Junta-se a celebração de contratos swap pelas empresas pertencentes ao grupo
municipal, "em virtude de se tratar de contratos cuja finalidade económica
se esgotou na pura especulação, não associada à cobertura de risco.
Os
negócios com a SUMA
Outro ponto polémico é o juízo de auditoria sobre a "posição contratual detida na SUMA, que se traduziu na instrumentalização de uma empresa controlada por si para contrair empréstimos (que lhes estavam vedados por limitações legais) e 'desorçamentar' 20,6 milhões de euros, valor que desapareceu do perímetro da dívida municipal e foi assumida pela empresa municipal que deveria ter contabilizado como um gasto, mas contabilizou como um ativo, ao arrepio da mais elementar lógica económica, financeira e contabilística".
Em
questão, também, a transferência das infraestruturas de saneamento "em
alta para a SIMDOURO, operação que foi objeto de um segundo auto de
transferência, cuja finalidade se traduziu na obtenção de liquidez imediata
para o MVNG, à custa da perda de valor da empresa local por via da redução do
seu ativo e da subsequente redução da sua dívida líquida, dando origem a
movimentos contabilísticos que tiveram por base uma transação fictícia".
O
juízo de auditoria censura o modo como foi feito o recurso ao Programa de
Regularização Extraordinária de Dívidas ao Estado, "que não alcançou os
objetivos propostos", ou a não relevação contabilística dos juros de mora
debitados por credores do município de Vila Nova de Gaia, "pelo não
pagamento tempestivo das suas obrigações que, em 2012, ascendeu a 4,68 milhões
de euros".
Falta
de prudência
Os auditores consideram que "as demonstrações financeiras de 2008 a 2012 "não estavam dotadas do necessário grau de prudência, pois não foi reconhecida a totalidade dos encargos que a autarquia previa suportar com processos judiciais em curso, sobrevalorizando os resultados económicos e os fundos próprios e subvalorizando os passivos".
Há,
diz o Tribunal de Contas, uma "sobrevalorização de ativos", em
resultado de, pelo menos ao longo de cinco exercícios, o MVNG "ter mantido
nas suas contas créditos sobre os quais não detinha os respetivos direitos ou
cuja cobrabilidade era altamente improvável, não tendo constituído
provisões".
A
deficiente previsão orçamental ao longo do quinquénio levou o município,
sublinha o juiz conselheiro, "a incorrer em défices sucessivos, pois os
reais fluxos económicos demonstram uma continuada ausência de sinceridade
orçamental no cálculo da dotação previsional de receita".
O
relator defende que entre 2010 e 2012, a autarquia gaiense "ultrapassou o
limite legal de endividamento" de curto, médio e longo prazo, além de ter
ultrapassado o limite legal de endividamento líquido em 2011,
Logo
a abrir o documento, o juiz conselheiro baliza o comportamento dos agentes
políticos e públicos ao fazer questão de expressar a sua convicção de que
"cabe aos que administram dinheiros e ativos públicos, em nome do povo, e
com mandato conferido pelo povo, e que prestam contas ao Tribunal de Contas (…)

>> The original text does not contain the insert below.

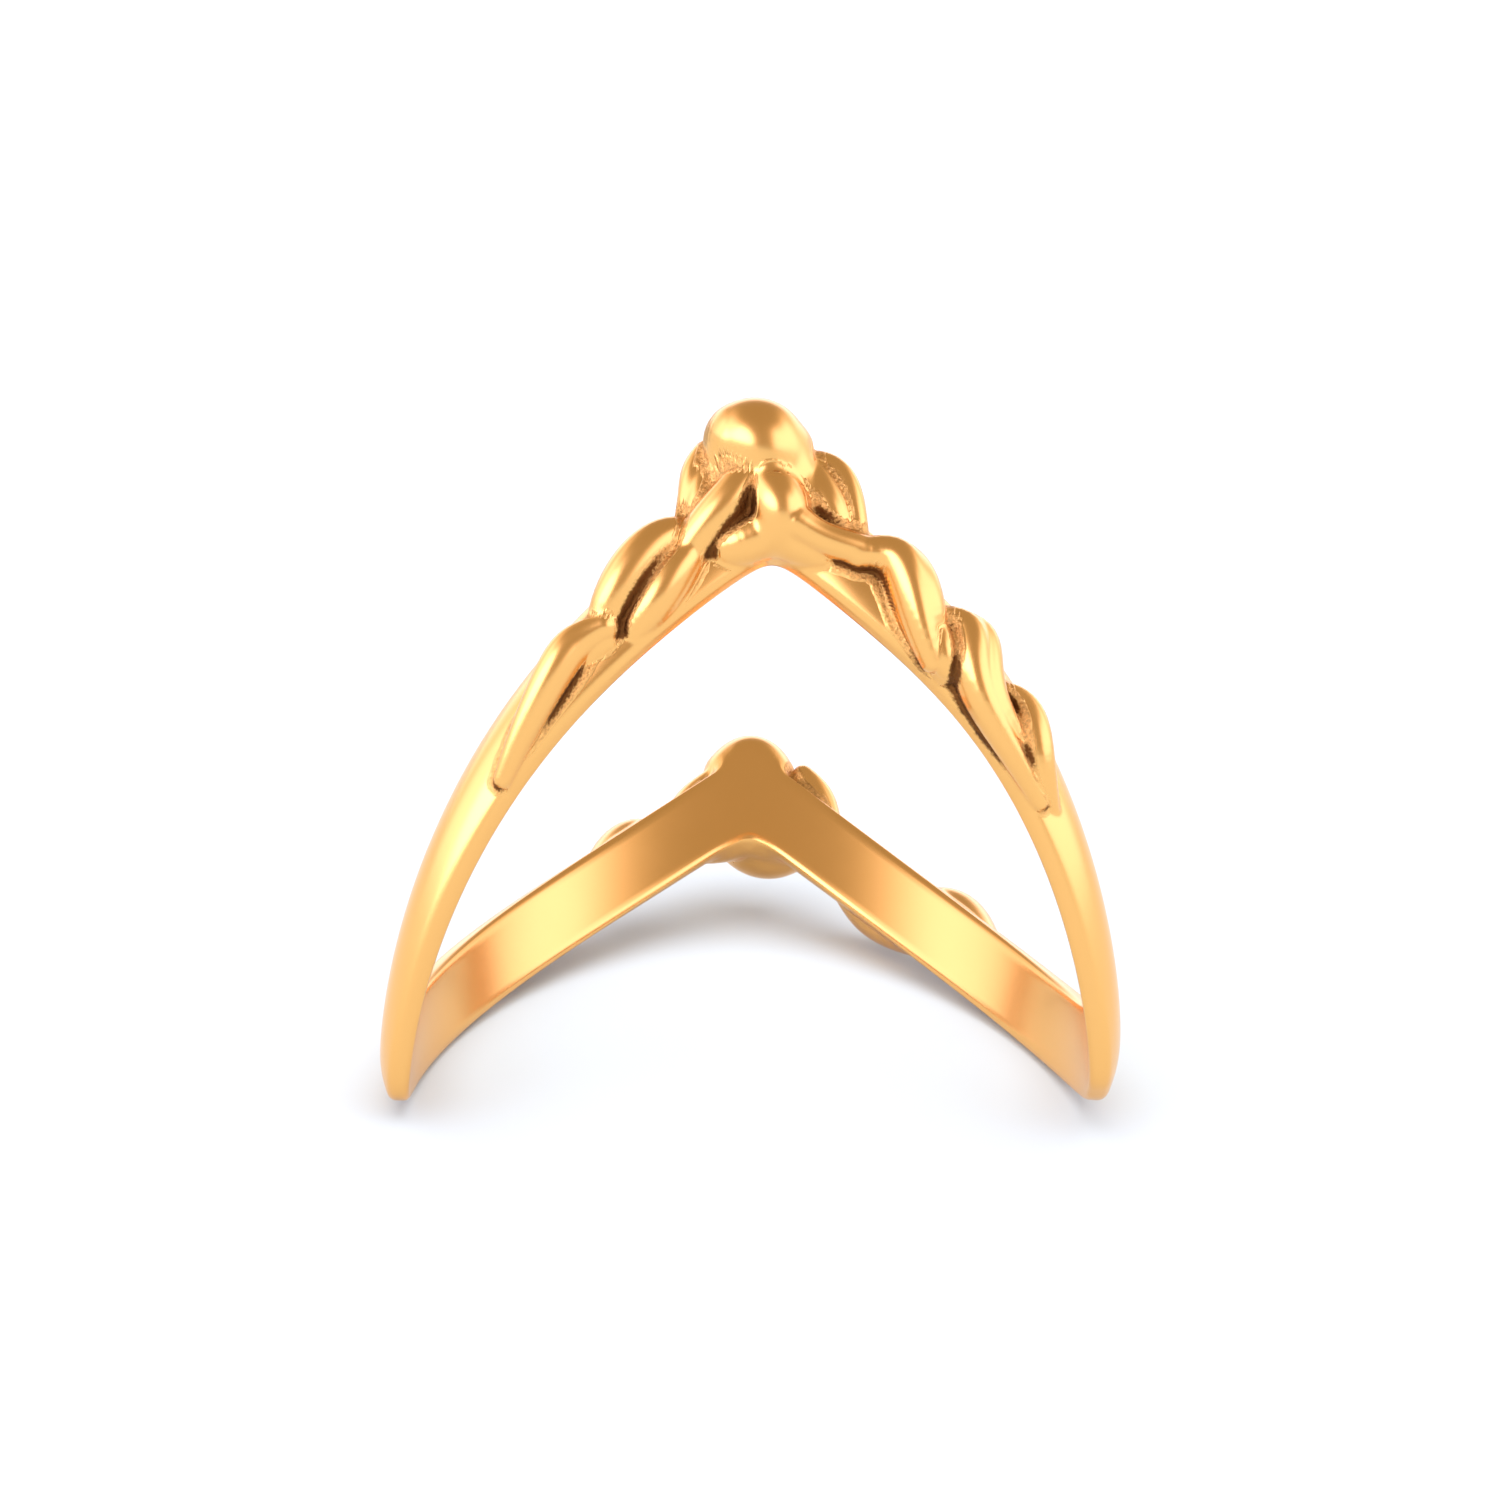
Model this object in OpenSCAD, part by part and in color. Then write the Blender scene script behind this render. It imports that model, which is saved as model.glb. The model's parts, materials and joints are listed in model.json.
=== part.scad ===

o ónus de provar através dos meios de prova que entenderem convenientes (…) que
as contas que prestam e que as transações que lhes estão subjacentes são legais
e regulares e são conformes aos fins de interesse público que justificam a
assunção de compromissos e a autorização de despesas e de pagamentos, para os
fins deliberados pelas assembleias representativas".